Step 1: Give Isaiah Washington his first post-GREY’S ANATOMY gig, ensuring maximum media coverage and interest.

Step 2: Replace the BIONIC sister with the far hotter Lucy Hale. (HOW I MET YOUR MOTHER fans may remember Hale as Robin’s sister).

Step 3: Watch as BIONIC WOMAN quickly soars to the most buzzed about show online.

And further offers up this encouragement for those of us who are hopeful:

BIONIC WOMAN comes from the brilliant minds of BATTLESTAR GALACTICA executive producer David Eick and KIDNAPPED mastermind Jason Smilovic. The preview clips shown at yesterday’s (May 14th?) UpFronts were quite frankly fantastic, and this TV Addict cannot wait to watch Michelle Ryan kick some serious bionic butt.
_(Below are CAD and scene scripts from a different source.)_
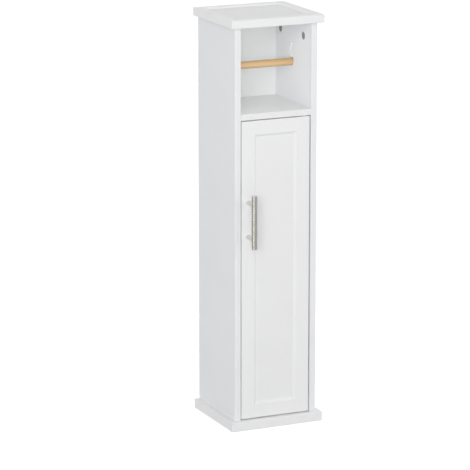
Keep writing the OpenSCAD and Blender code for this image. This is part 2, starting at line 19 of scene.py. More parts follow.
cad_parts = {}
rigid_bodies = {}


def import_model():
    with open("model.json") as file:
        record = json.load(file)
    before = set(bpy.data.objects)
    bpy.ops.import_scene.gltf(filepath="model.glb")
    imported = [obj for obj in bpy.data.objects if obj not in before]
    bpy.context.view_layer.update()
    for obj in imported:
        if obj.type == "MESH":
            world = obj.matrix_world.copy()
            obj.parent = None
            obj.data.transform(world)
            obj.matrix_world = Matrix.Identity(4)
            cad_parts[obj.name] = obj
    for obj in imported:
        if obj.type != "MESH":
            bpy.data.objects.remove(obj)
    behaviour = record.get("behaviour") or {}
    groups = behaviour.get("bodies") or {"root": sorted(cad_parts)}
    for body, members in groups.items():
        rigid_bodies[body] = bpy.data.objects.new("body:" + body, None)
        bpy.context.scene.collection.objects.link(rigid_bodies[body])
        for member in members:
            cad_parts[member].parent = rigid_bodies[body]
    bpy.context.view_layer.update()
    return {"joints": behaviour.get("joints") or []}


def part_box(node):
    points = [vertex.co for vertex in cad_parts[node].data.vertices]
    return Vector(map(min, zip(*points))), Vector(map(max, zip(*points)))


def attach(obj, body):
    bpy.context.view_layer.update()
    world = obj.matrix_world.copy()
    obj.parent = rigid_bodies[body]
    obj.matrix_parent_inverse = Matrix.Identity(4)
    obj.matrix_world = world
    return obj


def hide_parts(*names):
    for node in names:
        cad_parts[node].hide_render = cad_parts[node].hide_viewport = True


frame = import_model()
LOG = logging.getLogger("cabinet")

MM = 0.001
CUT = 0.2 * MM  # how far a cutter runs past the face that it opens
HOLE_PLAY = 0.1 * MM  # play on the radius between a fastener and its hole
HOLE_SPARE = 0.5 * MM  # depth of a blind hole past the end of what it holds
SHARP = 0.02 * MM  # radius of a corner that looks sharp
WELD = 1e-7  # points of a skin that lie closer than this are one point
EASED = "eased"  # point attribute: 1 on rounded edges, 0 on flats
TURN = "turn"  # rotation attribute of the points that copies are set out on
SIDES_PER_FLUTE = 6  # points round a peg for each of its flutes
SHANK_SIDES = 20  # points round a screw's shank
MIX_COLOURS = (6, 7)  # the Mix node's two inputs for colours
MIX_RESULT = 2  # the Mix node's output for colours

Point = tuple[float, float, float]
Colour = tuple[float, float, float]
Span = tuple[float, float]
Mesh = bpy.types.Mesh
Socket = bpy.types.NodeSocket
Solid = bmesh.types.BMesh


class Body(Enum):
    """The frame's rigid bodies."""

    CABINET = "cabinet"
    DOOR = "door"
    ROLL_BAR = "roll_bar"


class Slot(Enum):
    """The record's material slots."""

    BOARD = "white_board"
    BACK_BOARD = "white_back_board"
    HANDLE_STEEL = "handle_steel"
    SCREW_STEEL = "screw_steel"
    CAM_ZINC = "cam_zinc"
    NYLON = "white_nylon"
    FERRITE = "dark_ferrite"
    PALE_WOOD = "pale_wood"
    DOWEL_WOOD = "dowel_wood"


class Facing(Enum):
    """Which way a skinned solid grows: the row directions of its across, along and rising axes."""

    UP = ((1, 0, 0), (0, 1, 0), (0, 0, 1))
    DOWN = ((1, 0, 0), (0, -1, 0), (0, 0, -1))
    FRONT = ((1, 0, 0), (0, 0, 1), (0, -1, 0))
    BACK = ((-1, 0, 0), (0, 0, 1), (0, 1, 0))
    RIGHT = ((0, 1, 0), (0, 0, 1), (1, 0, 0))
    LEFT = ((0, -1, 0), (0, 0, 1), (-1, 0, 0))

    def at(self, origin: Sequence[float]) -> Matrix:
        """The matrix that takes a solid grown in its own axes to origin in the row frame."""
        turned_axes = Matrix([Vector(axis) for axis in self.value]).transposed()
        return Matrix.Translation(Vector(origin)) @ turned_axes.to_4x4()


class Side(Enum):
    """The cabinet's two sides, each with the sign of its x."""

    LEFT = -1
    RIGHT = 1

    @property
    def outward(self) -> Facing:
        """The way out of the cabinet on this side."""
        return Facing.LEFT if self is Side.LEFT else Facing.RIGHT


class End(Enum):
    """The door's two hinge ends."""

    UPPER = "upper"
    LOWER = "lower"

    @property
    def outward(self) -> Facing:
        """The way out of the door at this end."""
        return Facing.UP if self is End.UPPER else Facing.DOWN

    @property
    def inward(self) -> Facing:
        """The way into the door at this end."""
        return Facing.DOWN if self is End.UPPER else Facing.UP


# ---------------------------------------------------------------- profiles and skins


@dataclass(frozen=True)
class Corner:
    """A corner of a profile: its place across and up, and the radius that rounds it."""

    across: float
    height: float
    radius: float = 0.0


@dataclass(frozen=True)
class Station:
    """A point of a rounded profile, and whether it lies on a rounding."""

    across: float
    height: float
    eased: float


def cap(radius: float, height: float, share: float = 0.5) -> Corner:
    """The end of a turned profile: a ring inside a flat end, at a share of its radius."""
    return Corner(share * radius, height)


def rounded(corners: Sequence[Corner], steps: int = 4) -> list[Station]:
    """Rounds the corners of an open profile with arcs that touch both neighbouring sides.

    Args:
        corners: The profile's corners in order. The first and the last are never rounded.
        steps: Chords of each arc.

    Returns:
        The stations of the rounded profile.
    """
    stations = [Station(corners[0].across, corners[0].height, 0.0)]
    for before, corner, after in zip(corners, corners[1:], corners[2:]):
        here = Vector((corner.across, corner.height))
        if corner.radius <= 0:
            stations.append(Station(here.x, here.y, 0.0))
            continue
        back = (Vector((before.across, before.height)) - here).normalized()
        on = (Vector((after.across, after.height)) - here).normalized()
        half = back.angle(on) / 2
        middle = here + (back + on).normalized() * corner.radius / math.sin(half)
        start = here + back * corner.radius / math.tan(half) - middle
        end = here + on * corner.radius / math.tan(half) - middle
        sweep = start.angle_signed(end)
        for step in range(steps + 1):
            angle = -sweep * step / steps
            across = start.x * math.cos(angle) - start.y * math.sin(angle)
            height = start.x * math.sin(angle) + start.y * math.cos(angle)
            point = middle + Vector((across, height))
            stations.append(Station(point.x, point.y, 1.0))
    stations.append(Station(corners[-1].across, corners[-1].height, 0.0))
    return stations


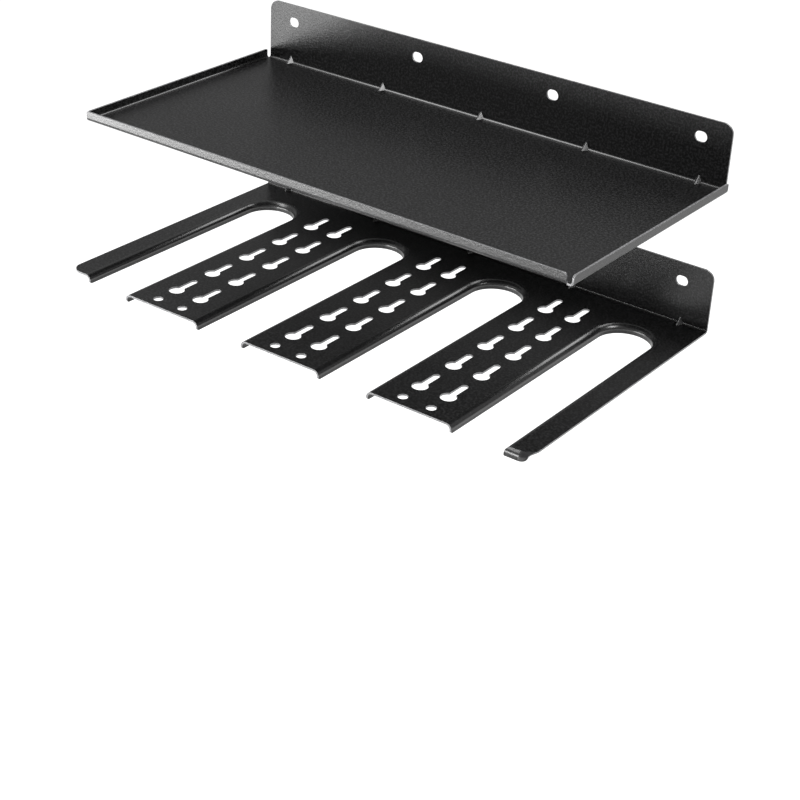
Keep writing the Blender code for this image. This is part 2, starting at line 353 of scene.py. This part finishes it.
def apply_modifiers(piece):
    """Turn what the modifiers make into the piece's own mesh."""
    graph = bpy.context.evaluated_depsgraph_get()
    mesh = bpy.data.meshes.new_from_object(piece.evaluated_get(graph))
    piece.modifiers.clear()
    piece.data = mesh


def sheet_piece(bm, name, floor_z, finishes):
    """Turn the upper surface of a sheet into the whole sheet.

    It gets its thickness, its darts, the finishes of its cut edges and bends, and its broken edges.
    """
    mesh = bpy.data.meshes.new(name)
    bm.to_mesh(mesh)
    bm.free()
    for finish in finishes:
        mesh.materials.append(finish)
    piece = bpy.data.objects.new(name, mesh)
    bpy.context.scene.collection.objects.link(piece)
    wall = piece.modifiers.new("sheet", "SOLIDIFY")
    wall.thickness = SHEET
    wall.offset = -1
    wall.use_even_offset = True
    wall.use_quality_normals = True
    wall.material_offset_rim = CUT_EDGE
    shapes = []
    for inset, operation in ((0, "UNION"), (SHEET / math.sqrt(2), "DIFFERENCE")):
        shape = dart_ridges(inset, floor_z)
        step = piece.modifiers.new("darts", "BOOLEAN")
        step.operation = operation
        step.solver = "EXACT"
        step.object = shape
        shapes.append(shape)
    apply_modifiers(piece)
    for shape in shapes:
        bpy.data.objects.remove(shape)
    # Sloping faces, the bends and darts, take a lighter, glossier copy of the coat that paints their
    # highlights
    for face in piece.data.polygons:
        if face.material_index == COAT and 1 - SQUARE_FACING < face.normal.z < SQUARE_FACING:
            face.material_index = BEND
    piece.data.shade_smooth()
    rounding = piece.modifiers.new("broken_edges", "BEVEL")
    rounding.width = EDGE_BREAK
    rounding.segments = EDGE_BREAK_STEPS
    rounding.limit_method = "ANGLE"
    rounding.angle_limit = math.radians(SHARP_ANGLE)
    rounding.material = BROKEN_EDGE
    normals = piece.modifiers.new("flat_faces", "WEIGHTED_NORMAL")
    normals.keep_sharp = True
    normals.weight = FLAT_FACE_WEIGHT
    return piece


def tray_piece(finishes):
    """Flat tray with a flange on the wall and low lips on its other three sides.

    At the left corner the side lip runs on to the inside of the front lip, with a small relief under it.
    At the right corner the front lip stops short of the side lip. The outer faces of these two lips have a
    glossier copy of the coat, a painted sheen.
    """
    bm = bmesh.new()
    side = TRAY_HALF_FLOOR
    lip_rear = -SHEET - LIP_REAR_GAP
    tab_y = TRAY_FRONT + LIP_END_GAP
    tab_x = side - LIP_END_SETBACK + LIP_END_GAP
    plan = Scriber(bm, (-side, -FOLD_SETBACK, TRAY_FLOOR_Z))
    for y in (lip_rear, tab_y + LIP_END_GAP, tab_y):
        plan.line(y=y)
    plan.line(x=-HALF_LENGTH)
    plan.line(y=TRAY_FRONT)
    plan.line(x=side - LIP_END_SETBACK)
    plan.line(x=tab_x)
    plan.line(y=-TRAY_DEPTH)
    plan.line(x=side)
    for y in (lip_rear, -FOLD_SETBACK):
        plan.line(y=y)
    fill(bm, plan.close(), UP)
    verts = plan.verts
    chains = (verts[1:3], verts[5:7], verts[9:11])
    left, front, right = [fold_edge(bm, chain, FOLD_RADIUS, LIP_STRAIGHT, 1) for chain in chains]
    raise_flange(bm, verts[-1], verts[0])
    run_lip_on(bm, left[-1], SHEET + LIP_SEAM - TRAY_DEPTH - left[-1].co.y)
    round_corners(bm, [front[-1], right[0]], OPEN_LIP_CORNER)
    round_corners(bm, [left[0], front[0], right[-1]], CLOSE_LIP_CORNER)
    tray = sheet_piece(bm, "lipped_tray", TRAY_FLOOR_Z, finishes)
    # The outer faces of the front and right lips take the glossier copy of the coat: painted sheen
    for face in tray.data.polygons:
        on_front = face.normal.y < -SQUARE_FACING and face.center.y < SHEET / 2 - TRAY_DEPTH
        on_side = face.normal.x > SQUARE_FACING and face.center.x > HALF_LENGTH - SHEET / 2
        if face.material_index == COAT and (on_front or on_side):
            face.material_index = LIP_FACE
    return tray


def slot_centres():
    """Middles of the slots along the shelf."""
    end = SLOT_PITCH * (SLOTS - 1) / 2
    return evenly(SLOTS, -end, end)


def tool_hole_edges(bm):
    """Keyholes in two columns on each finger, with a pair of round holes at its front."""
    edges = []
    z = SHELF_FLOOR_Z
    radius = KEYHOLE_DIAMETER / 2
    half_stem = STEM_WIDTH / 2
    mouth_y = math.sqrt(radius ** 2 - half_stem ** 2)
    round_turn = 360 - 2 * math.degrees(math.asin(half_stem / radius))
    centres = slot_centres()
    for left_slot, right_slot in zip(centres, centres[1:]):
        middle = (left_slot + right_slot) / 2
        for x in (middle - COLUMN_SPACING / 2, middle + COLUMN_SPACING / 2):
            for row in range(KEYHOLE_ROWS):
                y = -KEYHOLE_WALL_SETBACK - row * KEYHOLE_PITCH
                hole = Scriber(bm, (x + half_stem, y + mouth_y, z))
                hole.line(y=y + STEM_REACH - half_stem)
                hole.turn((x, y + STEM_REACH - half_stem, z), 180, CORNER_STEPS)
                hole.line(y=y + mouth_y)
                hole.turn((x, y, z), round_turn * (1 - 1 / KEYHOLE_STEPS), KEYHOLE_STEPS - 1)
                edges += hole.close()
            y = DRIVER_HOLE_SETBACK - SHELF_DEPTH
            ring = bmesh.ops.create_circle(bm, segments=2 * CORNER_STEPS, radius=DRIVER_HOLE_DIAMETER / 2,
                                           matrix=Matrix.Translation((x, y, z)))
            edges += {edge for vert in ring["verts"] for edge in vert.link_edges}
    return edges


def shelf_piece(finishes):
    """Comb-shaped shelf: a flange on the wall, and slots open at the front with turned-down rims.

    The last rim runs on along the front of the right-hand strip, and its fold fades out round the corner.
    """
    bm = bmesh.new()
    z = SHELF_FLOOR_Z
    corner_x = SHELF_HALF - STRIP_CORNER
    plan = Scriber(bm, (-SHELF_HALF, -FOLD_SETBACK, z))
    plan.line(y=STRIP_FRONT + STRIP_CORNER)
    plan.turn((-corner_x, STRIP_FRONT + STRIP_CORNER, z), 90, CORNER_STEPS)
    rims = []
    for index, centre in enumerate(slot_centres()):
        plan.line(x=centre - SLOT_HALF_FLOOR)
        start = len(plan.verts) - 1
        plan.line(y=SLOT_END_Y)
        plan.turn((centre, SLOT_END_Y, z), -180, ARC_STEPS)
        if index < SLOTS - 1:
            plan.line(y=-SHELF_DEPTH)
            rims.append((start, len(plan.verts), None))
    plan.line(y=STRIP_FRONT)
    shares = [1] * (len(plan.verts) - start)
    for step in range(CORNER_STEPS + 1):
        turn = math.pi / 2 * step / CORNER_STEPS
        share = math.cos(turn)
        radius = STRIP_CORNER - fold_profile(RIM_RADIUS, RIM_STRAIGHT, share)[-1][0]
        fold_x = corner_x + radius * math.sin(turn)
        plan.line(x=fold_x, y=STRIP_CORNER - SHELF_DEPTH - radius * math.cos(turn))
        shares.append(share)
    rims.append((start, len(plan.verts), shares))
    plan.line(y=-FOLD_SETBACK)
    fill(bm, plan.close() + tool_hole_edges(bm), UP)
    free_corners = []
    for start, end, fading in rims:
        edge = fold_edge(bm, plan.verts[start:end], RIM_RADIUS, RIM_STRAIGHT, -1, fading)
        free_corners += [edge[0]] if fading else [edge[0], edge[-1]]
    raise_flange(bm, plan.verts[-1], plan.verts[0])
    round_corners(bm, free_corners, RIM_CORNER)
    bmesh.ops.remove_doubles(bm, verts=bm.verts, dist=TOUCHING)
    return sheet_piece(bm, "slotted_shelf", SHELF_FLOOR_Z, finishes)


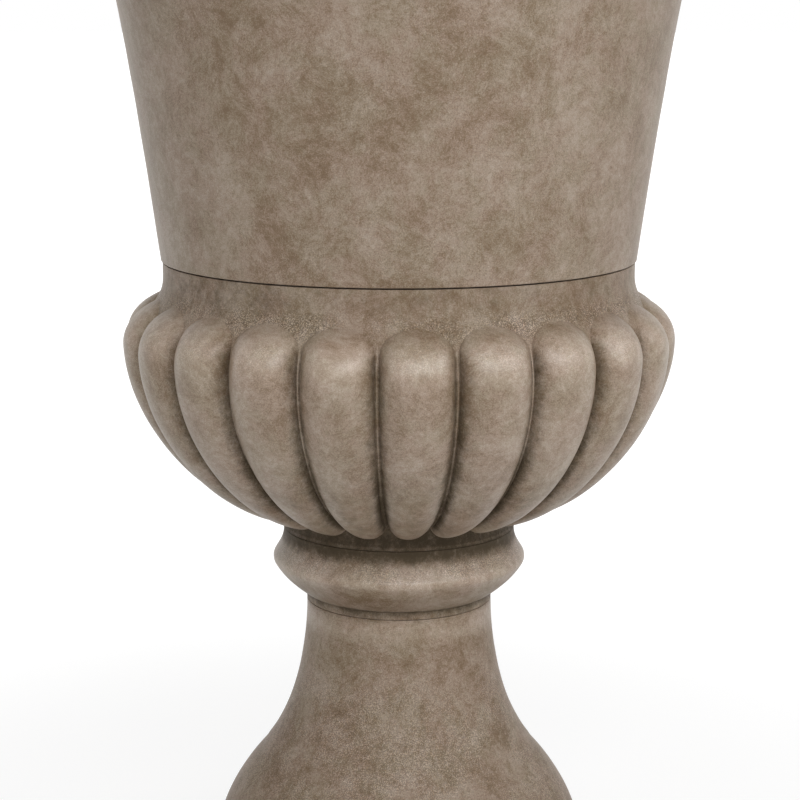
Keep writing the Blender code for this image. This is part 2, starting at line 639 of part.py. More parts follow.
def make_screws():
    """Pan-head screws, driven outwards from the inside of the pot."""
    tip = SCREW_SEAT - SCREW_TIP
    profile = [(0, SCREW_HEAD_HEIGHT), (SCREW_HEAD_RADIUS * 0.7, SCREW_HEAD_HEIGHT),
               (SCREW_HEAD_RADIUS, SCREW_HEAD_HEIGHT * 0.5), (SCREW_HEAD_RADIUS, 0),
               (SCREW_RADIUS, 0), (SCREW_RADIUS, tip + SCREW_RADIUS), (0, tip)]
    for number, place in enumerate(screw_places(SCREW_SEAT), 1):
        name = f"bell_screw_{number}"
        screw = turned(name, profile, "zinc_steel", SCREW_SEGMENTS, closed=False)
        screw.location = place
        screw.rotation_euler = (0, -math.pi / 2, math.atan2(place.y, place.x))


def washer(name, low, thickness, radius, finish):
    """Flat ring around the tie bolt."""
    profile = [(BOLT_HOLE, low), (radius, low), (radius, low + thickness),
               (BOLT_HOLE, low + thickness)]
    turned(name, profile, finish, SMALL_SEGMENTS)


def make_tie_bolt():
    """Hexagon bolt with its seal and washers, from the bowl's floor to the pedestal's web."""
    seal_low = FLOOR_TOP + TOUCH_GAP
    upper_low = seal_low + BOLT_SEAL_THICKNESS + TOUCH_GAP
    head_low = upper_low + WASHER_THICKNESS + TOUCH_GAP
    lower_low = WEB_LOW - TOUCH_GAP - WASHER_THICKNESS
    nut_top = lower_low - TOUCH_GAP
    bolt_end = nut_top - NUT_HEIGHT - BOLT_END
    washer("bolt_seal", seal_low, BOLT_SEAL_THICKNESS, BOLT_SEAL_RADIUS, "black_rubber")
    washer("upper_washer", upper_low, WASHER_THICKNESS, WASHER_RADIUS, "zinc_steel")
    washer("lower_washer", lower_low, WASHER_THICKNESS, WASHER_RADIUS, "zinc_steel")
    chamfer = BOLT_RADIUS * 0.25
    head_top = head_low + BOLT_HEAD_HEIGHT
    head = [(0, head_top), (BOLT_HEAD_RADIUS, head_top), (BOLT_HEAD_RADIUS, head_low), (0, head_low)]
    shank = [(0, head_low + BOLT_HEAD_HEIGHT / 2), (BOLT_RADIUS, head_low + BOLT_HEAD_HEIGHT / 2),
             (BOLT_RADIUS, bolt_end + chamfer), (BOLT_RADIUS - chamfer, bolt_end), (0, bolt_end)]
    bolt = turned("tie_bolt", head, "zinc_steel", 6, closed=False)
    combine(bolt, turned("bolt_shank_tool", shank, "zinc_steel", SMALL_SEGMENTS, closed=False),
            "UNION")
    make_wing_nut(nut_top)


def make_wing_nut(top):
    """Wing nut under the pedestal's web: a bored hub and two wings that point down."""
    low = top - NUT_HEIGHT
    hub = [(BOLT_HOLE, top), (NUT_RADIUS, top), (NUT_RADIUS * 0.8, low), (BOLT_HOLE, low)]
    nut = turned("wing_nut", hub, "zinc_steel", SMALL_SEGMENTS)
    for side in (-1, 1):
        wing = bmesh.new()
        inner = (NUT_RADIUS + BOLT_HOLE) / 2
        tip = WING_SPAN / 2
        outline = [(inner, top - NUT_HEIGHT * 0.25), (tip * 0.75, top - NUT_HEIGHT * 0.45),
                   (tip, low - (WING_HEIGHT - NUT_HEIGHT) * 0.5), (tip * 0.86, top - WING_HEIGHT),
                   (tip * 0.6, top - WING_HEIGHT * 0.85), (inner, low + NUT_HEIGHT * 0.1)]
        face = wing.faces.new([wing.verts.new((side * x, -WING_THICKNESS / 2, z))
                               for x, z in outline])
        grown = bmesh.ops.extrude_face_region(wing, geom=[face])["geom"]
        moved = [part for part in grown if isinstance(part, bmesh.types.BMVert)]
        bmesh.ops.translate(wing, verts=moved, vec=(0, WING_THICKNESS, 0))
        side_name = "left" if side < 0 else "right"
        combine(nut, add_object(f"wing_tool_{side_name}", wing, "zinc_steel"), "UNION")


def make_drain_plugs():
    """Rubber plugs that stop the bowl's drain holes and pull out upwards."""
    low = FLOOR_LOW - FLOOR_TOP - PLUG_OVERHANG
    stem = DRAIN_RADIUS - TOUCH_GAP
    flange = TOUCH_GAP + PLUG_FLANGE_THICKNESS
    knob = PLUG_HEIGHT * PLUG_KNOB_LOW
    profile = [(0, PLUG_HEIGHT), (PLUG_KNOB_RADIUS * 0.75, PLUG_HEIGHT),
               (PLUG_KNOB_RADIUS, PLUG_HEIGHT * PLUG_TAPER), (PLUG_KNOB_RADIUS, knob),
               (PLUG_NECK_RADIUS, knob * PLUG_TAPER), (PLUG_NECK_RADIUS, flange),
               (PLUG_FLANGE_RADIUS, flange), (PLUG_FLANGE_RADIUS, TOUCH_GAP), (stem, TOUCH_GAP),
               (stem, low + PLUG_OVERHANG), (stem * PLUG_TAPER, low), (0, low)]
    for number, place in enumerate(plug_places(), 1):
        name = f"drain_plug_{number}"
        plug = turned(name, profile, "black_rubber", SMALL_SEGMENTS, closed=False)
        plug.location = place


clear_scene()
make_pedestal()
make_feet()
make_collar()
make_bowl()
make_bell()
make_joint_seal()
make_screws()
make_tie_bolt()
make_drain_plugs()
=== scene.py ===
"""Looks of the urn planter: fine shells, painted faux stone, hardware, floor, light and camera.

All sizes are in metres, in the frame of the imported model: +Z up, ground at z = 0, front at -Y.
"""
import math

import bmesh
import bpy
from mathutils import Matrix, Vector, noise


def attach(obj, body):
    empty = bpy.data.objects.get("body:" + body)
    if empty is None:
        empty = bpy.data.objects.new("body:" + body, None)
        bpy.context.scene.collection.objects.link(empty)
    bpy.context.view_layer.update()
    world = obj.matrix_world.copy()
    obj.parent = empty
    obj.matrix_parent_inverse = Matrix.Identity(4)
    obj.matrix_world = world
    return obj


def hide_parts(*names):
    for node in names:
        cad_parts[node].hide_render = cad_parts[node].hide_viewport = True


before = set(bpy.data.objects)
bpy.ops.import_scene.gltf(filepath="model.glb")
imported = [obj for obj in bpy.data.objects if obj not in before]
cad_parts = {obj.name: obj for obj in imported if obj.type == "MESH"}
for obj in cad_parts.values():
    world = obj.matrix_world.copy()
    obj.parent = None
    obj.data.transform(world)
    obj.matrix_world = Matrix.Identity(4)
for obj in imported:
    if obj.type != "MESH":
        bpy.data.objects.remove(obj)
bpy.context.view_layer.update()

BODY = "urn"

# Camera
CAMERA_DISTANCE = 1.40816  # level distance from the urn's axis
CAMERA_HEIGHT = 0.62284
CAMERA_AZIMUTH = -3.75  # degrees, negative towards -X
CAMERA_TILT = 0.19  # radians below the horizon
CAMERA_LENS = 93.6
SENSOR_WIDTH = 36.0
PICTURE_WIDTH = 800
AXIS_COLUMN = 398.9  # pixel column of the urn's axis

# Pedestal
TOUCH_GAP = 0.0003
SEAM_ARRIS = 0.0006
SEAT_WIDTH = 0.0095
SPIGOT_HEIGHT = 0.006
RECESS = 0.002
FOOT_PROUD = 0.003
FOOT_RADIUS = 0.011
FOOT_STUD_RADIUS = 0.003
FOOT_STUD_LENGTH = 0.008
FOOT_COUNT = 4
BASE_RADIUS = 0.148
BASE_HEIGHT = 0.0265
BASE_TOP_ARRIS = 0.005
BASE_LOW_ARRIS = 0.0025
BASE_BORE = 0.122
PEDESTAL_HEIGHT = 0.2103
PEDESTAL_NECK_RADIUS = 0.0643
PEDESTAL_WALL = 0.006
WEB_THICKNESS = 0.007
OVOLO_RADIUS = 0.1290
OVOLO_HEIGHT = 0.033
SHOULDER_RADIUS = 0.0966
SHOULDER_HEIGHT = 0.0995
SHOULDER_FILLET = 0.004
SHOULDER_STEP = 0.0025
WEB_DRAIN_RADIUS = 0.005
WEB_DRAIN_CIRCLE = 0.030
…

Let's hope this assessment is modest.

Page48 said...

uncle, you've insinuated yourself nicely into the cast, apparently without arousing suspicion. I'm guessing Dixon took the picture?

uncle111 said...

Another of your astute observations, but it was Sark who took the picture. That was before we knew who he was and what he was up to. We thought he was just a stage hand helping out.

uncle111 said...

This really almost is a mental illness, you know - a grown man pasting himself into pictures.

Girlscout said...

HAHAHA Uncle, you are too funny! That pic is hilarious. Poor Dixon, loses his wife and his job. Bummer!

Robetron said...

GS, I know I am late to this conversation, but I wanted to give you the appropriate kudo's for an excellent analysis. I think the most important part is the suspension of disbelief. That is what makes all of the rest possible. We want to believe it is all realistic. We don't want it to be exactly like real life. Dixon doesn't have to worry about paying the electric bill on time, or balancing his checkbook. Jack doesn't have to worry about getting the dishes washed or his laundry done. Syd never has to worry about how her breath smells after a mission and 18 hours burried alive. They never have the concern about not having had a shower in three days. It's all just done off camera and between scenes. It is when the writers include little tid-bits like Vaughn telling Lauren that he left a suit at the cleaners that lets us believe that these are real people, and allows us to suspend the disbelief. We see Sydney receiving the delivery of a crib and know that she never worried about being able to afford a nice one. Her emotional concerns takes us to the relateable part of the show, and seeing them satisfied by the humorous scene with her dad helping to building and not being able to get it through the door that makes it real enough to believe that a 16th Century self-proclaimed prophet/madman designed a wacky microwave pulse weapon that causes people to spontaneously burst into flame. It's all very wonderful for those of us in the real world who struggle to make time to clean the long-nelgected toilet once in a while.